Alex Ossadtchi is a graduate student at USC, working under Richard Leahy [director of the university’s Signal and Image Processing Institute]. What they found is if you did a standard scatter plot of Cy3 and Cy5 intensities, you would see a scatter plot that looked not like a straight line, but instead a twig snapped in two at different places. They found that these segments of different slopes corresponded to different spatial areas of the arrays that have different efficiencies of hybridization. What they mean by removing spatial trends in the data was to place the two different segments of the twig onto one scatter plot with one slope.

 

Instead of doing a dye flip — reversing the Cy3 and Cy5 and doing a replicate of a hybridization — to correct for dye bias, initially, you aligned the histograms of the Cy3 and Cy5 signals. Later you did a dye flip to confirm your findings of the 27 differentially expressed genes you found, and confirmed 20 this way. Why didn’t you do a dye flip from the beginning?

 

Other investigators who discovered this phenomenon about halfway through our study drew our attention to this, and we added it on later as a semi-ad-hoc procedure. Now we’re much more aware of this potential confounding factor and we try and build in dye flips from the beginning. But some of the experiments we’re doing, we’re taking the philosophy that microarrays are not the final analysis but a useful screening tool we use to hone in on a few genes of substantial interest. In that way we don’t regard dye flips as being essential.

 

In your work, you discovered 27 genes that were consistently differentially expressed between the two strains of smart mice and the two strains of dumb ones. Have you since gone back and tried to fit these genes into a cellular model of learning and memory?

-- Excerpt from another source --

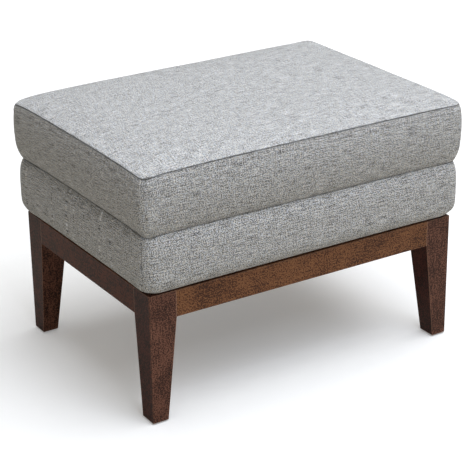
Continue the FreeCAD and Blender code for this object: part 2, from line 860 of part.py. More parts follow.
def upholstery_pieces():
    """Padding, foam and covers, by name."""
    return {
        "band_padding": band_padding(),
        "band_cover": band_cover(),
        "cushion_foam": cushion_foam(),
        "cushion_wadding": cushion_wadding(),
        "cushion_top_panel": cushion_top_panel(),
        "cushion_boxing": cushion_boxing(),
        "cushion_bottom_panel": cushion_bottom_panel(),
    }


def main():
    """Build every piece and write one file for each."""
    os.makedirs("parts", exist_ok=True)
    pieces = {**base_pieces(), **mechanism_pieces(), **seat_pieces(), **upholstery_pieces()}
    for name, shape in pieces.items():
        shape.exportStep("parts/" + name + ".step")


if __name__ == "__main__":
    main()
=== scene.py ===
"""Glider ottoman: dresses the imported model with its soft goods, finishes and small fasteners, in metres."""

import json
import logging
import math
from collections.abc import Callable, Iterable, Iterator, Sequence
from contextlib import contextmanager
from dataclasses import dataclass
from enum import Enum

import bpy
from bpy.types import Material, MeshPolygon, NodeSocket, Object, World
from mathutils import Matrix, Vector, noise


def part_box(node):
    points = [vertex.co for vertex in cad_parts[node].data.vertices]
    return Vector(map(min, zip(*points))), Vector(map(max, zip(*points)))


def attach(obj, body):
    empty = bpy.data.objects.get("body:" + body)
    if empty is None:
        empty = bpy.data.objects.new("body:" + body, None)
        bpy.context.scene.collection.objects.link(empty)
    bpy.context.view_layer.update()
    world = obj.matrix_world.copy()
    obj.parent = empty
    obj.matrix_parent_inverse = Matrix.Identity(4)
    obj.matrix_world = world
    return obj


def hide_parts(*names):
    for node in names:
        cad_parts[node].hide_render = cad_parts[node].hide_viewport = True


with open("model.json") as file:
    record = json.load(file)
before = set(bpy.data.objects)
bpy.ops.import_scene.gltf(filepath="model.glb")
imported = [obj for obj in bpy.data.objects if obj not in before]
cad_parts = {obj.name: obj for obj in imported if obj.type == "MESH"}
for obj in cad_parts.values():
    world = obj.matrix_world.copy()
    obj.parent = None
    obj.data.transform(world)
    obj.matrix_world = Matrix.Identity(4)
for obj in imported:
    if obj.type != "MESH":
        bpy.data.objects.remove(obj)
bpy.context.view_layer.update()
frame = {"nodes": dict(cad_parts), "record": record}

LOG = logging.getLogger("ottoman")
MM = 0.001
SAME_PLACE = 0.1 * MM

# A Mix node's colour sockets go by their places, because their names repeat for each type of data.
MIX_FIRST, MIX_SECOND, MIXED = 6, 7, 2


class GrainAxis(Enum):
    """Direction in which a board's grain runs, as the scale of its figure along each axis."""

    ALONG_X = (1 / 9, 1.0, 1.0)
    ALONG_Y = (1.0, 1 / 9, 1.0)
    ALONG_Z = (1.0, 1.0, 1 / 9)


def linear(hex_colour: str) -> tuple[float, float, float, float]:
    """Turn an sRGB hex colour into the linear colour that a socket takes.

    Args:
        hex_colour: Colour such as "#6b4630".

    Returns:
        Red, green, blue and alpha, from 0 to 1.
    """
    channels = [int(hex_colour[place:place + 2], 16) / 255 for place in (1, 3, 5)]
    straight = [c / 12.92 if c <= 0.04045 else ((c + 0.055) / 1.055) ** 2.4 for c in channels]
    return (*straight, 1.0)


def between(start: float, end: float, share: float) -> float:
    """Value at a share of the way from start to end."""
    return start + (end - start) * share


def fade(distance: float, run: float) -> float:
    """Strength that falls from 1 with distance, to about a third after each run."""
    return math.exp(-distance / run)


class NodeSheet:
    """Nodes of one new material or world."""

    def __init__(self, owner: Material | World) -> None:
        """Clear the nodes that the owner starts with.

        Args:
            owner: Material or world whose nodes these are.
        """
        owner.use_nodes = True
        self.owner = owner
        self.tree = owner.node_tree
        self.tree.nodes.clear()

    def add(self, kind: str, inputs: dict | None = None, out: str | int = 0,
            stops: dict[float, str] | None = None, **settings) -> NodeSocket | None:
        """Add a shader node with its settings and links.

        Args:
            kind: Node type, without its "ShaderNode" prefix.
            inputs: Value or source socket of each input, by its name or place.
            out: Name or place of the output that is wanted.
            stops: Hex colour at each place from 0 to 1, for a colour ramp.
            settings: Values of the node's own settings.

        Returns:
            The wanted output, or None if the node has no outputs.
        """
        node = self.tree.nodes.new("ShaderNode" + kind)
        for name, value in settings.items():
            setattr(node, name, value)
        for name, value in (inputs or {}).items():
            if isinstance(value, NodeSocket):
                self.tree.links.new(value, node.inputs[name])
            else:
                node.inputs[name].default_value = value
        if stops:
            elements = node.color_ramp.elements
            while len(elements) < len(stops):
                elements.new(0.5)
            for element, (place, colour) in zip(elements, sorted(stops.items())):
                element.position = place
                element.color = linear(colour)
        return node.outputs[out] if node.outputs else None

    def surface(self, height: NodeSocket, depth: float, values: dict) -> Material:
        """Finish a material with its surface shader and fine relief.

        Args:
            height: Height of the relief, from 0 to 1.
            depth: Depth of the relief, in metres.
            values: Value or source socket of each of the shader's inputs.

        Returns:
            The finished material.
        """
        relief = self.add("Bump", {"Strength": 1.0, "Distance": depth, "Height": height})
        shader = self.add("BsdfPrincipled", {"Normal": relief, **values})
        self.add("OutputMaterial", {"Surface": shader})
        return self.owner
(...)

We did some simple bioinformatics work and literature searches to see if we could place these genes on a common unifying pathway. But many are of unknown function. We are next going to analyze the genes—and their function—one by one using engineered mice. We hope to take the analysis to the next step this way.

 

In your paper, you said that you used a threefold cutoff for differential expression of genes, but also used a t-statistic to determine whether genes were significantly differentially expressed. Can you explain your methods, and which do you prefer?

In general we’re strong advocates not of an arbitratry twofold or threefold cutoff but some more flexible tool such as the t-statistic. When genes are strongly expressed, you can be confident of a difference of 10 to 15 percent. If they are expressed at a low level, than a twofold cutoff becomes more appropriate.

 

You used principal components analysis to analyze the data. Given that you had a complex experiment with two types in one group (smart mice) and two in another (dumb mice), why did you not use ANOVA, which looks at between- and within-group variability?

Again ANOVA is an approach that was developed [for microarray analysis] while we were in the middle of this work. We didn’t include such analysis in our paper but this time, if we were to reanalyze the data, we might use the ANOVA from the getgo.

PCA and ANOVA are quite complementary. PCA is excellent as a discovery tool. In contrast, the ANOVA approach is much more rigid. You have to have specific predictions or hypotheses about the effects on the data, and you might miss certain features of the data. The advantage is, ANOVA provides a much more rigorous approach to assigning confidence to the data. PCA is an excellent discovery tool but the rigor isn’t quite as strong.

 

What advice would you give to a colleague who is just starting to use microarrays?

If you can find a friendly person who has a lot of experience in mathematical analysis of the data, it would be a tremendous help. Unfortunately, now these individuals are like gold dust.